Christians Physio- und Ergotherapeuten gelingt es in den kommenden Monaten, einen Teil der Schultermuskeln sowie den Beuger im Ellenbogen zu reaktivieren. Er lernt mit dem Schwindel umzugehen, wenn man ihn in den Rollstuhl setzt, und er kann durch gleichmäßiges Klopfen mit seinen schlaffen Händen die Blase stimulieren. Er hat alle zwei Tage Stuhlgang in eine Nierenschale und er schafft es, eine brennende Zigarette zwischen die leblosen Finger zu klemmen und zum Mund zu führen. Ulla kommt nicht mehr jeden Tag. Christian erfährt auch nichts von der Abtreibung. Der Klassenkamerad, der sie anfangs nur gefahren hat, begleitet sie inzwischen, wenn sie ihn besucht. Die sich im interstellaren Raum ausbreitende Sphäre mit den Bildern seines Unfalls hat zu diesem Zeitpunkt einen Durchmesser von 2,5 Billionen Kilometern.

Ich überhole mich selbst, lasse die ereignislosen Geschichten meines zweiten Lebens hinter mir, die in gleichförmigen Wellen durchs All treiben. Tausendmal schneller als Licht fühle ich mich so lebendig, wie ich bei Martina lebendig war, bei meinem »ersten Mal«, das ich gerade überhole.
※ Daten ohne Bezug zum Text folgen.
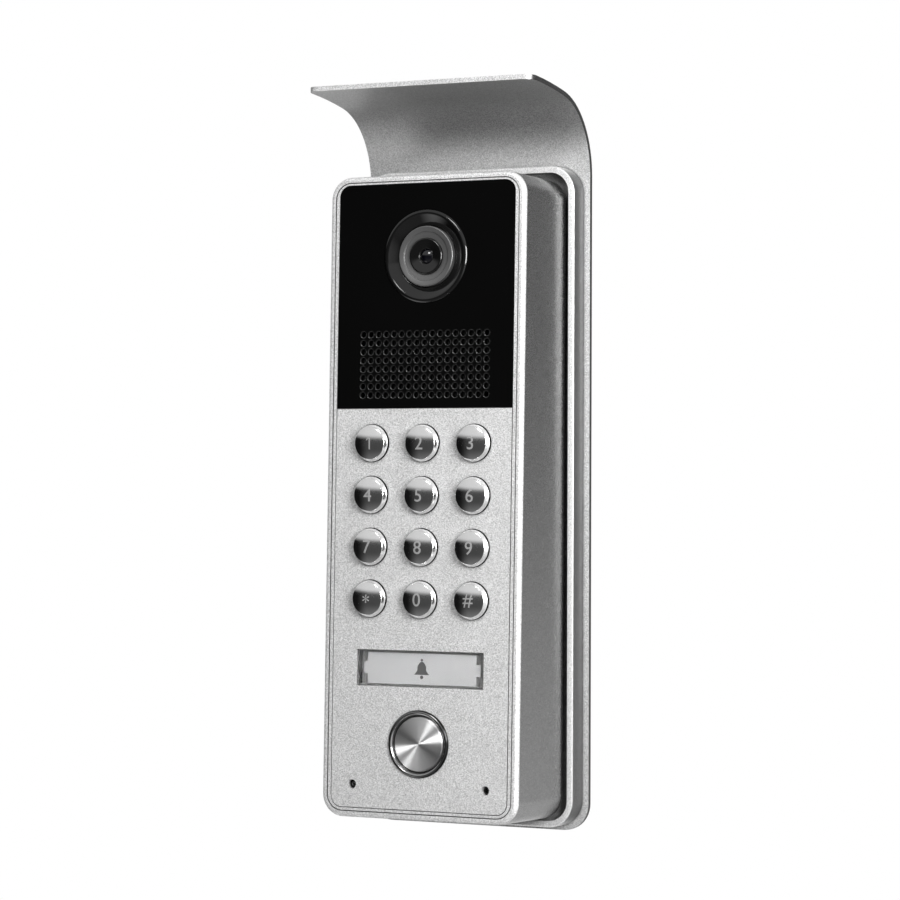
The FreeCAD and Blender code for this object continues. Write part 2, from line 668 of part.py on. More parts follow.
def rain_hood():
    """One bent sheet: the flat plate at the wall, the bend, and the canopy up to its lip."""
    outer_r = BEND_R + SHEET_T
    bend = math.radians(BEND_ANGLE)
    lip = math.radians(BEND_ANGLE + LIP_ANGLE)
    centre = Vector(0, -SHEET_T - BEND_R, BEND_Z)
    far = centre.sub(Vector(0, (LIP_R - BEND_R) * math.cos(bend), (LIP_R - BEND_R) * math.sin(bend)))

    def on(middle, radius, angle):
        return middle.add(Vector(0, radius * math.cos(angle), radius * math.sin(angle)))

    def arc(middle, radius, start, end):
        points = [on(middle, radius, angle) for angle in (start, (start + end) / 2, end)]
        return Part.Arc(*points).toShape()

    lip_out = on(far, LIP_R + SHEET_T, lip)
    edges = [
        Part.makeLine(Vector(0, 0, HOOD_LOW), Vector(0, 0, BEND_Z)),
        arc(centre, outer_r, 0, bend),
        arc(far, LIP_R + SHEET_T, bend, lip),
        Part.makeLine(lip_out, on(far, LIP_R, lip)),
        arc(far, LIP_R, lip, bend),
        arc(centre, BEND_R, bend, 0),
        Part.makeLine(on(centre, BEND_R, 0), Vector(0, -SHEET_T, HOOD_LOW)),
        Part.makeLine(Vector(0, -SHEET_T, HOOD_LOW), Vector(0, 0, HOOD_LOW)),
    ]
    profile = Part.Face(Part.Wire(edges))
    sheet = profile.extrude(Vector(HOOD_W, 0, 0))
    sheet = sheet.translated(Vector(-HOOD_W / 2, 0, 0))
    foot = slab(HOOD_W / 2, HOOD_LOW, 400, -5, 5, HOOD_R)
    foot = foot.fuse(box(-HOOD_W / 2, HOOD_W / 2, -200, 5, 60, 400))
    sheet = sheet.common(foot)
    for side in (-1, 1):
        x = side * (HOOD_W / 2 - LIP_CORNER_R)
        y = lip_out.y + LIP_CORNER_R
        corner = box(min(x, x + side * 5), max(x, x + side * 5), y - 5, y, 110, 140)
        sheet = sheet.cut(corner.cut(Part.makeCylinder(LIP_CORNER_R, 60, Vector(x, y, 100))))
    holes = [rod(x, z, WALL_SCREW_R, -5, 5) for x, z in wall_screw_places()]
    holes.append(rod(0, CABLE_Z, CABLE_HOLE_R, -5, 5))
    return sheet.cut(holes)


def wall_tray():
    """The shallow tray that the body hangs in, with two hooks, a lug and four screw holes."""
    front = -SHEET_T - TRAY_DEPTH
    tray = slab(TRAY_W / 2, -TRAY_H / 2, TRAY_H / 2, front, -SHEET_T, TRAY_R)
    rim = [e for e in tray.Edges if max(v.Y for v in e.Vertexes) < front + 1e-6]
    tray = tray.makeFillet(0.6, rim)
    half = TRAY_W / 2 - TRAY_WALL
    well = slab(half, -TRAY_H / 2 + TRAY_WALL, TRAY_H / 2 - TRAY_WALL, front - 1, FLOOR_Y, TRAY_R - TRAY_WALL)
    tray = tray.cut(well)
    for side in (-1, 1):
        low, high = side * HOOK_X - 4, side * HOOK_X + 4
        stem = box(low, high, -10.2, FLOOR_Y, HOOK_TOP - 2.0, HOOK_TOP)
        tongue = box(low, high, -10.2, -8.6, HOOK_TOP - 2.0, HOOK_TOP + 2.5)
        tray = tray.fuse([stem, tongue])
    tray = tray.fuse(box(-6, 6, LOCK_Y - 3.6, FLOOR_Y, LUG_LOW, LUG_LOW + LUG_T))
    holes = [rod(x, z, WALL_SCREW_R, -5, 5) for x, z in wall_screw_places()]
    sink_end = FLOOR_Y + 1.2
    sink = [(0, FLOOR_Y), (WALL_SCREW_R + 1.1, FLOOR_Y), (WALL_SCREW_R - 0.1, sink_end), (0, sink_end)]
    holes += [turned(sink, x, z) for x, z in wall_screw_places()]
    holes.append(rod(0, CABLE_Z, CABLE_HOLE_R, -5, 5))
    holes.append(Part.makeCylinder(1.25, 12, Vector(0, LOCK_Y, -101)))
    # the back is relieved where the hood's bend begins
    holes.append(box(-TRAY_W, TRAY_W, -SHEET_T - 0.25, 0, BEND_Z - 0.3, TRAY_H))
    return tray.cut(holes).removeSplitter()


def locking_screw():
    """The security screw under the body, up into the tray's lug."""
    head = Part.makeCylinder(2.7, 1.9, Vector(0, LOCK_Y, -HALF_H + 0.2 - 0.6))
    shank = Part.makeCylinder(1.22, 9.0, Vector(0, LOCK_Y, -HALF_H))
    socket = Part.makeCylinder(1.1, 1.2, Vector(0, LOCK_Y, -HALF_H - 0.4))
    return head.fuse(shank).cut(socket).removeSplitter()


def rear_pads():
    """Four rubber pads that fill the gap between the housing and the tray's floor."""
    pads = []
    for x, z in mirrored_pairs(27.0, (62.0, -62.0)):
        post = rod(x, z, 4.0, -9, FLOOR_Y)
        behind = placed(box(-100, 100, 0, 50, -200, 200), REAR_FRAME)
        pads.append(post.common(behind))
    return group(pads)


def cable_grommet():
    """A rubber grommet in the housing's rear wall; the wall cable comes through it."""
    outline = [
        (GROMMET_BORE_R, -3.2), (8.6, -3.2), (8.6, -REAR_T), (GROMMET_HOLE_R, -REAR_T), (GROMMET_HOLE_R, 0),
        (8.6, 0), (8.6, 0.9), (GROMMET_BORE_R, 0.9),
    ]
    return placed(turned(outline, 0, CABLE_Z), REAR_FRAME)


PIECES = (
    rain_hood, wall_tray, locking_screw, rear_pads, rear_housing, cable_grommet, housing_gasket, frame_screws,
    front_frame, face_plate, camera_window, camera_ring, lens_barrel, lens_retainer, lens_glasses, lens_mount,
    image_sensor, camera_board, led_board, infrared_leds, speaker_cloth, speaker_frame, speaker_cone,
    speaker_magnet, keypad_mat, keypad_lights, keypad_board, small_screws, name_cover, name_card, name_holder,
    call_button_body, call_button_cap, call_button_seal, call_button_nut, call_button_spring, call_switch,
    microphone_boot, microphone, status_light, main_board, board_screws, processor_chip, lock_relay,
    capacitors, terminal_block, terminal_screws, board_link,
)


def main():
    os.makedirs("parts", exist_ok=True)
    made = [(piece.__name__, piece()) for piece in PIECES]
    made += [("key_" + name, key(x, z)) for name, x, z in key_places()]
    for name, shape in made:
        shape.exportStep("parts/" + name + ".step")
        print(name, "solids", len(shape.Solids), "valid", shape.isValid(), "volume", round(shape.Volume, 1))


main()
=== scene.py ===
import json
import math

import bmesh
import bpy
from mathutils import Matrix, Vector

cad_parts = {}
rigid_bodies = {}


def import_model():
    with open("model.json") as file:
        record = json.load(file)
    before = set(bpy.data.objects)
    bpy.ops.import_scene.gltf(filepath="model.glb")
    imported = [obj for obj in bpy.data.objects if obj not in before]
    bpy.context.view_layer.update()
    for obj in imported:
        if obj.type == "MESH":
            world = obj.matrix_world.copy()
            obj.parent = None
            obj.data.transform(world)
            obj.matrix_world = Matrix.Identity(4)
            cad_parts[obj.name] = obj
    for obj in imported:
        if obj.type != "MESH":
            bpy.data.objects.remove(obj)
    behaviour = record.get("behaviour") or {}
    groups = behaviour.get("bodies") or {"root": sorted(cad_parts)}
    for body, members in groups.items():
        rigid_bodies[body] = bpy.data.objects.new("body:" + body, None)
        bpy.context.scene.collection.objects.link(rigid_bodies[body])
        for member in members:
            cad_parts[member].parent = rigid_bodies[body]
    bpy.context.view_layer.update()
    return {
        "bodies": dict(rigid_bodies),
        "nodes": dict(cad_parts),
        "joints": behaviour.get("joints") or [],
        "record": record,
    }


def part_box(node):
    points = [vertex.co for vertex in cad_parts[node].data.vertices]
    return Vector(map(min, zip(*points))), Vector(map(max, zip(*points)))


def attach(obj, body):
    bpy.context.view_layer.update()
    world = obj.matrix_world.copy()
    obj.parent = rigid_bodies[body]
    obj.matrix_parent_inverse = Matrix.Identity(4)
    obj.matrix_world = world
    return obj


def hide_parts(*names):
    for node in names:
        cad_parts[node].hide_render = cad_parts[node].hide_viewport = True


# The looks of a door intercom panel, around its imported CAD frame.
# Metres, +Z up, the face looks along -Y, the wall is at y = 0.

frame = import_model()
scene = bpy.context.scene
nodes = frame["nodes"]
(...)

Ich blicke tief in meine Vergangenheit, bin über das Ablicht des Unfalls hinausgeschossen, bin schon weiter als Sirius und sehe mich vor dem Jugendfreizeitheim herumlungern, mit sechzehn, nein, noch fünfzehn. Ich erkenne Martina, an die sich der, der ich war, nur deswegen rantraut, weil er von Opa weiß, dass alles, was er sieht, Vergangenheit ist: Drei Meter vor dem Halbstarken mit dem Schnurrbartflaum schimmerte vor ein paar Zeitquanten ein schmales Gesicht mit überschminkten Kajalaugen. »Du bist schon vorbei«, denkt er und geht auf sie zu, steht vor ihr und spricht in die Leere, in der sie vor einer Milliardstel Sekunde gestanden hat. Schallwellen sind noch viel langsamer als Licht, es dauert endlos, bis er die Antwort auf seine Anmache hören kann. Aber als sie sich ungeschickt umarmen, bildet er sich ein, dass jede Berührung in Echtzeit verläuft. Das ist natürlich nicht wahr, die Nervenstränge der Wirbelsäule brauchen 0,02 Sekunden, bis sie die Signale ihrer kleinen Finger von seinem Hintern zum Kopf transportiert haben. Doch dieser Junge dort unten, auf der vergangenen Erde, der ist ganz jetzt, ganz unmittelbar, wie ohne Zeit, wie ohne Distanz zu dem Mädchen, erst recht, als er sie auf dem Mofa mitnimmt und ihr die verlassene Gartenhütte zeigt.

Weihnachten 1984 darf Christian das erste Mal nach Hause. Die einfachsten Verrichtungen wie das Umsetzen, Hinlegen, Aufrichten sowie die Toilettengänge des kraftlosen 80-Kilo-Körpers sind kaum zu bewältigen. Ein Umbau des verwinkelten Gebäudes ist technisch und finanziell nicht leistbar. Man beschließt, das Gartenhaus, die ehemalige Werkstatt von Christians Großvater, behindertengerecht einzurichten. Ulla ist auch gekommen und beteiligt sich beinahe euphorisch an der Diskussion. Aber die letzte Nacht des vergangenen Sommers, die sie mit ihm unterm Dach verbracht hat, würde sich darin nicht wiederholen lassen. Christian, der sie durchschaut, lässt sich nichts anmerken. Die sichtbare, zum Zeitpunkt des Unfalls der Sonne zugewandte Hälfte der Lichtsphäre hat nun eine Oberfläche von 35 Quadrillionen Quadratkilometern, das ist eine Zahl mit 24 Nullen vor dem Komma.